Cancellous bone has a porosity of 50-90%, and consists of a trabecular mesh framework with an aperture of approximately 1.0 mm. Cortical bone has a porosity of 3-12%, and is dense in structure.23 Metal bone trabeculae are similar to human bone trabeculae, and their elastic modulus is comparable to that of human bone tissue. A porous titanium alloy scaffold with better pore connectivity has the advantage of enabling the elastic modulus of the scaffold to be reduced to approximately 20 GPa by changing the pore diameter and wire diameter, making it closer to the elastic modulus of bone tissue, thus further reducing the stress shielding effect and promoting bone integration. The widely-distributed porous interconnected structure also facilitates the circulation of nutrients in adjacent tissues, stimulates the growth and proliferation of osteoblasts, and allows the material to bind more firmly and closely with surrounding bone tissues.24, 25

There is a theoretical basis for the expected long-term efficacy of implanted 3D-printed personalised prostheses. Compared with other prostheses, 3D-printed personalised prostheses have many advantages: they are fast and convenient to make, can be shaped accurately, and they are stable in the body, with good biological activity and strong mechanical stability.26 Compared with traditional prostheses, another outstanding feature of 3D-printed personalised prostheses is their accuracy and stability.27 The personalised prosthesis design enables each patient to be given the unique best implant, which is also the best performance of precision medicine, and is conducive to the recovery of patients’ limb function after surgery. From the perspective of 3D-printed prosthesis theory, the technology uses software to generate 3D images, and to perform processes including editing, surface smoothing, model segmentation, etc., to ensure that the accuracy of 3D-printed prostheses is up to standard.28

In this study, by the last follow-up, the MSTS score of limb function was 22.53 ± 2.09 (range 16-26). Ten (83%) of the patients scored ≥ 20 and were able to function normally. We analysed the possible reasons for good functionality, and concluded that a precise preoperative approach analysis determined the best approach to minimise muscle injury; complete pelvic ring and in situ acetabular reconstruction ensured 3D stability and normal stress conduction of the pelvis; while during the operation, the bone tissue of the muscle attachment point was preserved as much as possible to enhance stability during the reconstruction of the muscle insertion point. A 3D-printed prosthesis is more suitable for the curved shape of the iliac outer plate, and the screws can be accurately placed into the S1 and/or S2 vertebrae. Additionally, the use of long cancellous bone screws and short cortical screws to fix the prosthesis can achieve more stable fixation and natural mechanical conduction.

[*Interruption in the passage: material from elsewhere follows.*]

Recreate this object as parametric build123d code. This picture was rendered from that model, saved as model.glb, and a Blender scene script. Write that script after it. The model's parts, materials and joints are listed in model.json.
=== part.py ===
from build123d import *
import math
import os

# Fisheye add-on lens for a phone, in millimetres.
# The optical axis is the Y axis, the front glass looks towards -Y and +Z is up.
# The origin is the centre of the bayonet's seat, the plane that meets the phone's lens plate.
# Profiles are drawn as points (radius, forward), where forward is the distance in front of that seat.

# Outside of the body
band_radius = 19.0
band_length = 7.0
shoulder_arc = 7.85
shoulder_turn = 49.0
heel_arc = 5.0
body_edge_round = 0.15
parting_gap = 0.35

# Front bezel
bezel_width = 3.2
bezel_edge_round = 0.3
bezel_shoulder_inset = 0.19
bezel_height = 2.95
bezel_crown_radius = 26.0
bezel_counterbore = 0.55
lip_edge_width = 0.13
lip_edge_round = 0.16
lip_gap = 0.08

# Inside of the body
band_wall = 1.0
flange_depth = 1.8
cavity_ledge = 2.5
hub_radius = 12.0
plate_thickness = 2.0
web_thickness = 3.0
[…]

This study has some limitations. First, this was a retrospective case-control study, which inevitably was prone to selection bias. Second, the overall postoperative follow-up time was short, which may have led to underestimation of the incidence of mechanical complications such as aseptic loosening and screw fracture. Third, this was a small-sample study in a single centre, and a large study in multiple centres is needed. Finally, the effect of the 3D-printed prosthesis on bone growth needs to be confirmed by a longer follow-up period.

In conclusion, individually-designed 3D-printed prostheses can be used to reconstruct large bone defects after bone tumour resection, and satisfactory short-term clinical efficacy can be obtained. The medium- and long-term efficacy is expected to be good. 3D-printed prostheses with individualised designs have broad application prospects and great development potential.

Funding Statement

This study was supported by the National Natural Science Foundation of China (No. 81904231).

Footnotes

Acknowledgement: None.

Conflicts of interest statement: We declare that we have no conflicts of interest.

Editor note: Zengwu Shao is an Editorial Board member of Biomaterials Translational. He was blinded from reviewing or making decisions on the manuscript. The article was subject to the journal’s standard procedures, with peer review handled independently of this Editorial Board member and his research group.